SOLOPOS.COM - Muhammad Fahmi, Dosen dan Sekretaris Jurusan Komunikasi Institut Agama Islam Negeri Surakarta

 

Muhammad Fahmi, Dosen dan Sekretaris Jurusan Komunikasi Institut Agama Islam Negeri Surakarta

Promosi Jalur Mudik Pantura Jawa Makin Adem Berkat Trembesi

Skandal ”politik sapi” yang mencuat akhir-akhir ini berimbas pada merosotnya citra partai berbasis agama (Islam) di mata publik. Skandal ini diprediksi akan mengakibatkan ”partai Islam” dan ”kaum santri” mengalami apa yang disebut Habermas (1988) ”krisis legitimasi” (legitimation crisis), yaitu imbauan-imbauan moral mereka tidak didengar lagi oleh masyarakat karena mereka sendiri yang justru dianggap sering melakukan tindakan-tindakan yang menabrak moral dan hukum.
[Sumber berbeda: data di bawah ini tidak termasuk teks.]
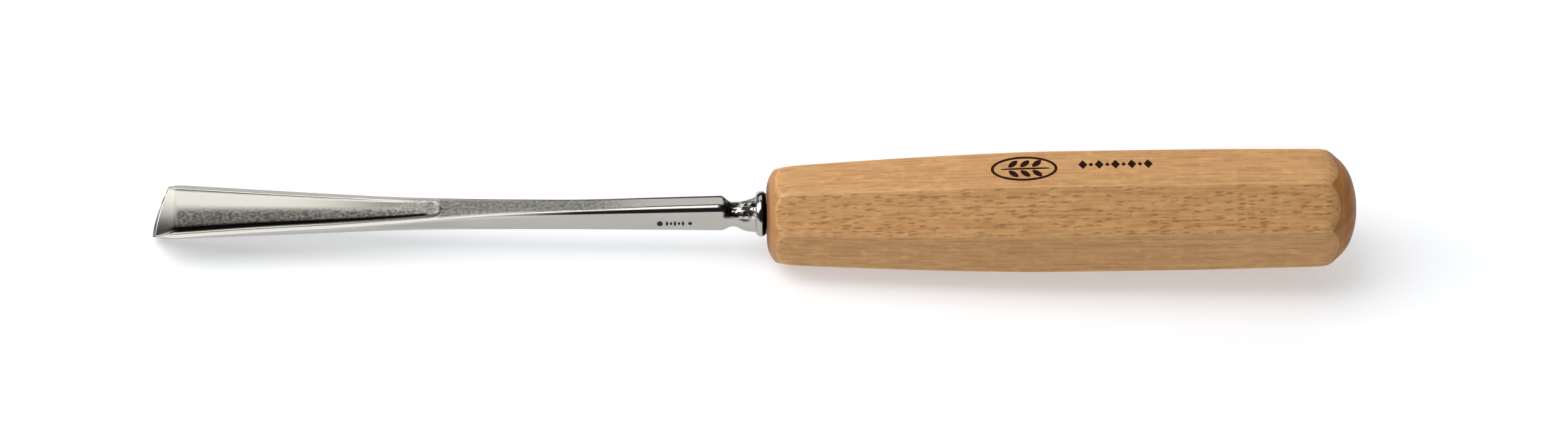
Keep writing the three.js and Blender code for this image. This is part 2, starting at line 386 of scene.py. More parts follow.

Bahkan, dalam keseharian kita saat ini, tidak sedikit kita temui anggota masyarakat yang mulai mencemooh dan mencibir partai ini dengan memelesetkan atau menukar akronim nama partai  dengan sesuatu yang negatif–yang tidak layak untuk dicantumkan di sini.

Masyarakat melihat keberadaan partai Islam bukannya menjadi ”titik pembeda”  antara yang ”hak dan batil”. Partai Islam sekarang ini justru dituding sebagai ”sarang” korupsi dan perilaku menyimpang (deviance action).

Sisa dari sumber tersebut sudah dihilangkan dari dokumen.